INFORMATION PROVIDED
** START **

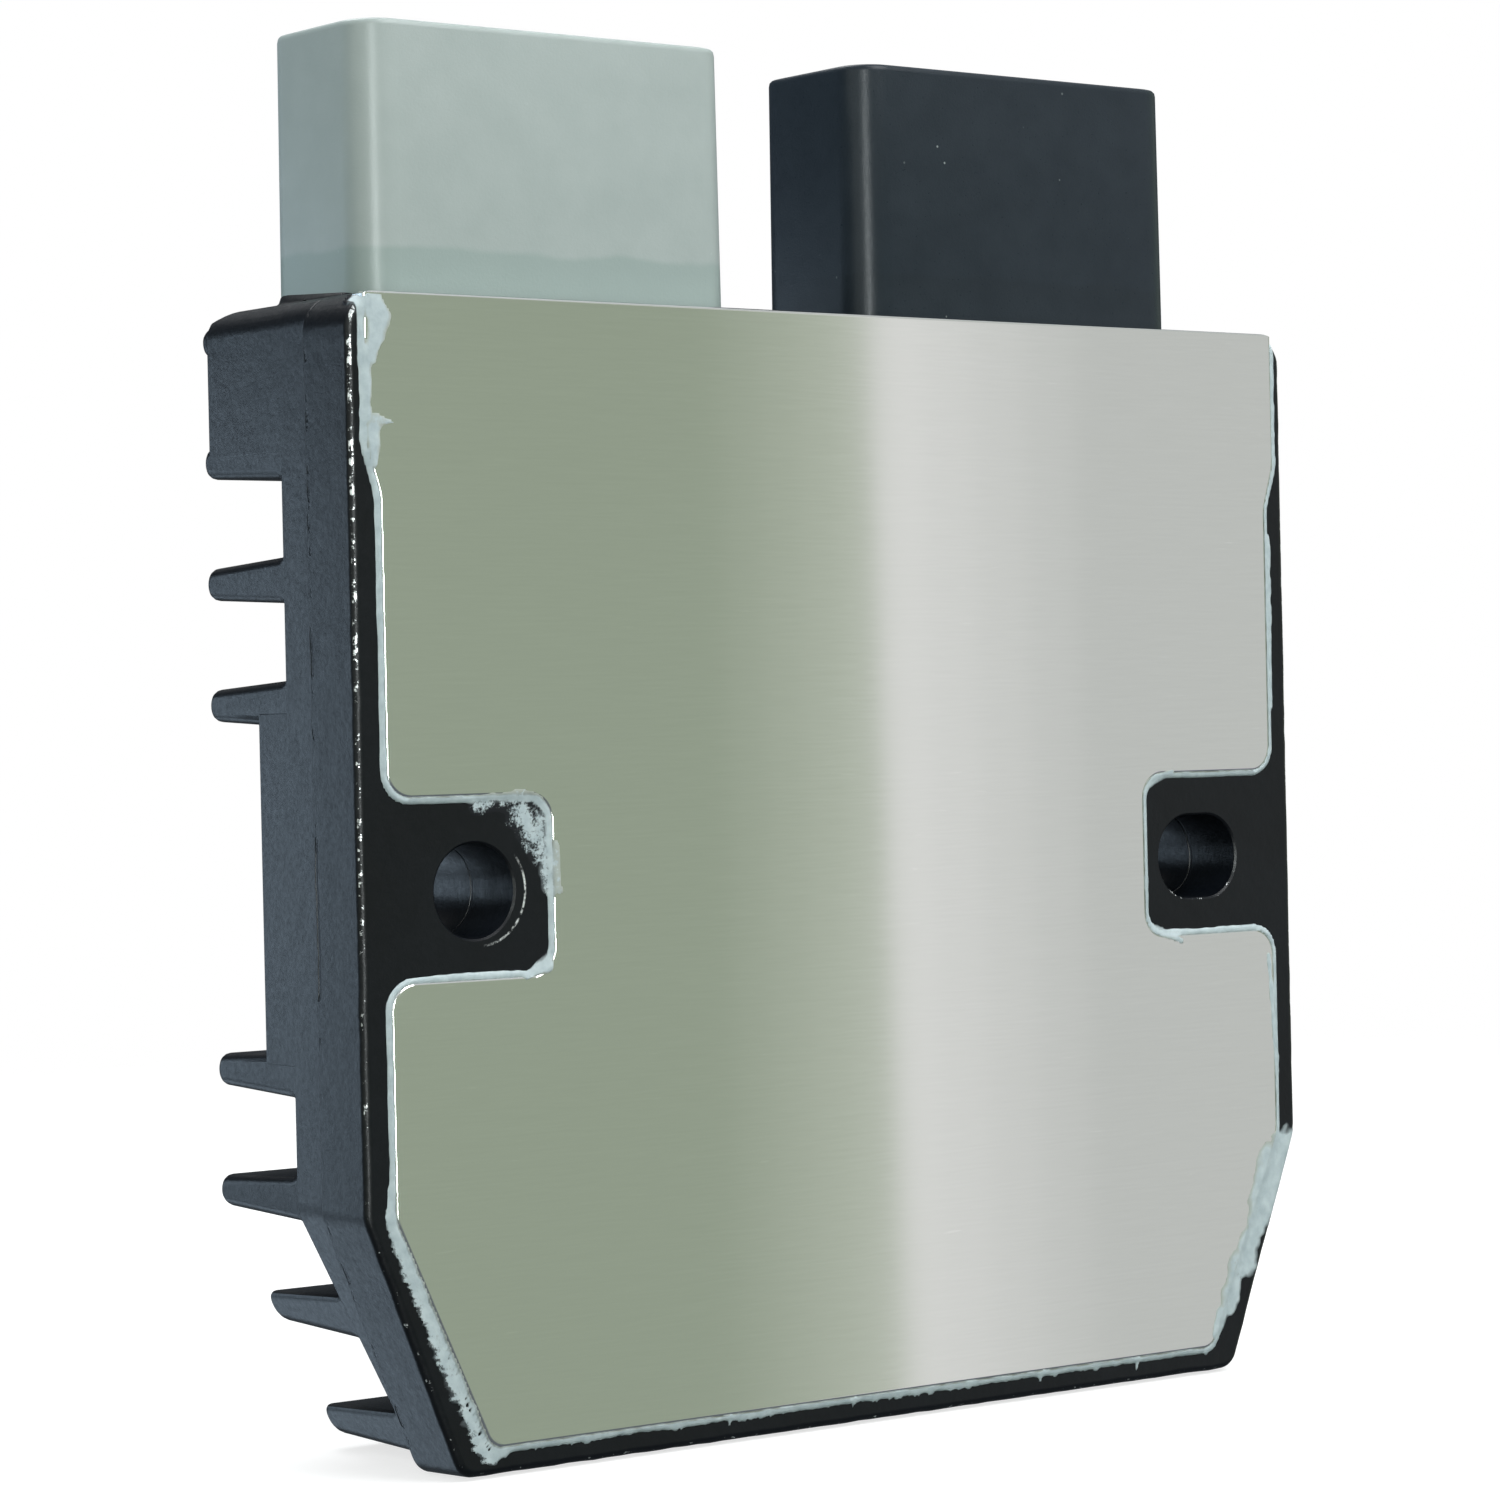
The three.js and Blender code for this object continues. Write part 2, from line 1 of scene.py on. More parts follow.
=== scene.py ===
"""Voltage regulator-rectifier: a finned cast housing with a glued base plate and two plug shrouds.

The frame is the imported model's: +X right and +Z up looking at the base plate, +Y back to the fins.
The scene is in metres. Shapes are worked out in millimetres, and MM turns them into metres.
"""

import json
import math

import bmesh
import bpy
import numpy as np
from mathutils import Matrix, Vector, noise


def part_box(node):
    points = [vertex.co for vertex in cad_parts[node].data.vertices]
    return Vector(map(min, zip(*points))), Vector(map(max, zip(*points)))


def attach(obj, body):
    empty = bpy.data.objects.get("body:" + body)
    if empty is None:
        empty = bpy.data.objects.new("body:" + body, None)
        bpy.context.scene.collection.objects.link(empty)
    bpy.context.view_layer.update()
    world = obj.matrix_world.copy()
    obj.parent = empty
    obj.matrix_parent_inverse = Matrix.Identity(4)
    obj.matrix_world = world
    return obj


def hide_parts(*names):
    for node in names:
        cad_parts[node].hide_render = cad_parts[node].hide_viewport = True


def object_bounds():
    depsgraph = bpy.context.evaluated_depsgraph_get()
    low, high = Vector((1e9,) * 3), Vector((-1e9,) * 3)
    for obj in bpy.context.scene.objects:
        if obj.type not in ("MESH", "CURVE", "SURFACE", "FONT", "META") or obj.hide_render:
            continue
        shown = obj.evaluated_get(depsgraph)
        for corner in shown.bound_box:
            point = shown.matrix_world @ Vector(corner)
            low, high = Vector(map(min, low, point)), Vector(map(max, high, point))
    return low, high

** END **

GIVEN TASK
Copy all the lines above that hold the string "objects".

TASK OUTPUT
    empty = bpy.data.objects.get("body:" + body)
        empty = bpy.data.objects.new("body:" + body, None)
        bpy.context.scene.collection.objects.link(empty)
    for obj in bpy.context.scene.objects:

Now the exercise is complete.